Matt: A lot of it has to do with the gaming commissions that are currently in place all over the country and fighting against regulation. They've got big lobbies and they've got lots of money to do that, and I think almost inviting them in and saying you're allowed to have your own online card room. But then you get into the sports books, and there are certain states that don't do that, and it's kind of messy. It's kind of messy, period. I don't know how that's all gonna shake out, but we need answers because obviously we don't wanna shut down. If it gets shut down, people are gonna find other ways to do things. And, we don't want that at all. We want it to work for everybody involved. We want players to be able to wear online sponsorships. But let me tell you a little bit about that too. I mean I think that players have got this skewed view of what that's worth. Let me tell you, I think that players are being pretty well compensated right now. And I think people need to take a look at that and say 'we're thankful for what we have, and let's make it better for all of us and not just be so greedy about it'.

John: So, Do you think players are over valuing their images and likenesses? There are people boycotting events...mind you - just a couple, not many. But, these players are boycotting events, strictly over a sentence or two....

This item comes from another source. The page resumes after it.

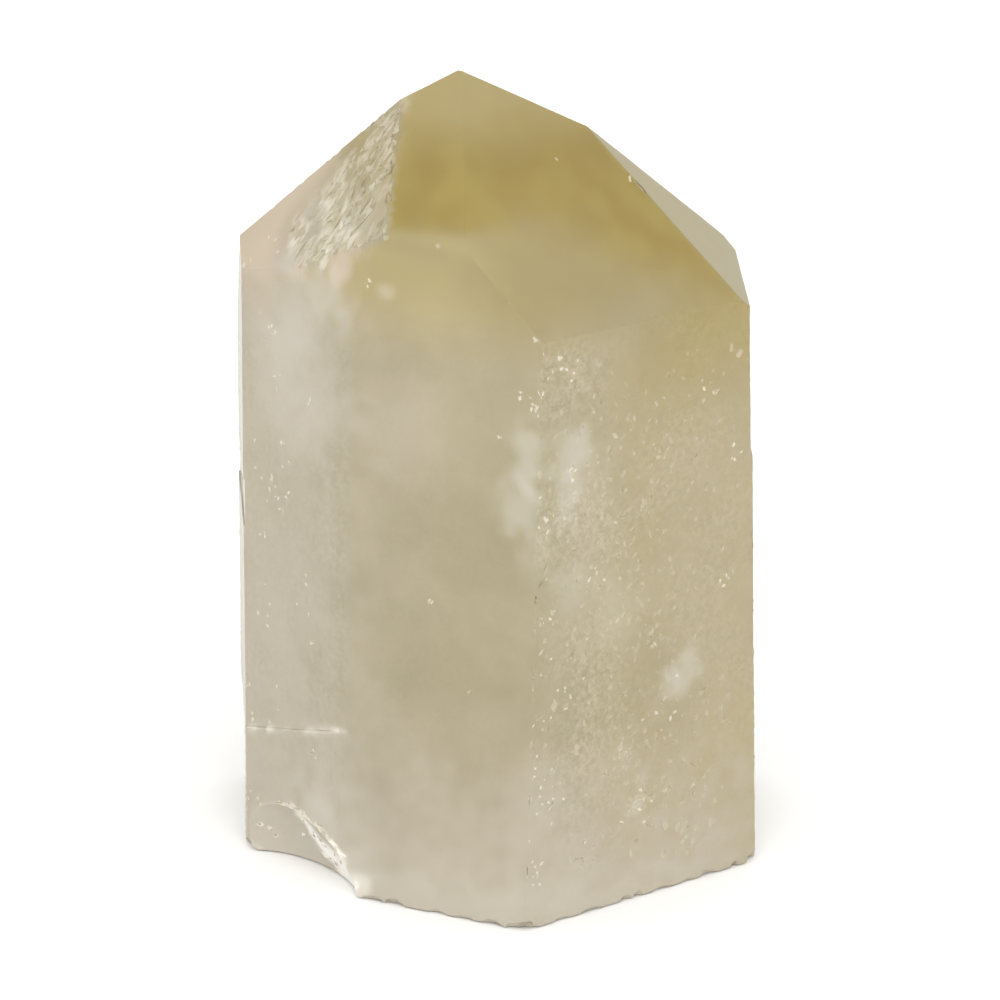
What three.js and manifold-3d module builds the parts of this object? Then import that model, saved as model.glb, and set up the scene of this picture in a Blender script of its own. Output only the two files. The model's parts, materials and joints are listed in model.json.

Matt: ...In the release form, yes. For Chris Ferguson, for example, he can't sign that. He's got a deal with a video game, and his lawyers have told him don't sign this because if you do, you're putting yourself in jeopardy for them to use your likeness. Chris Ferguson is one case. Howard Lederer or Annie Duke, those are the people that are gonna get used if the World Poker Tour wants to use their image. So, I see their point. I see the players point. But, should everybody else be worried about that? I don't think so.

John: Right. That leads me into my next question, which I think is the biggest issue in my mind. Can the players ever unite, and how can that happen?

Matt: I've worked on a couple different associations, start up things, and for me it's all about time, and I wish I had more of it, but I don't. You need people that are really committed to it. Jesse Jones is working very hard to do that. Yes, I think it will happen. There's some things coming up, I mean I'm working on a new thing that would incorporate a tour and an association.

I think that they can work hand-in-hand, and I'd love to see the World Poker Tour and the World Series of Poker jump on board. I don't think that there is any reason why they shouldn't. For example, I know one of the things that the players are working on getting is, not paying juice on tournaments, and things like that. These casinos need that stuff to pay the overhead.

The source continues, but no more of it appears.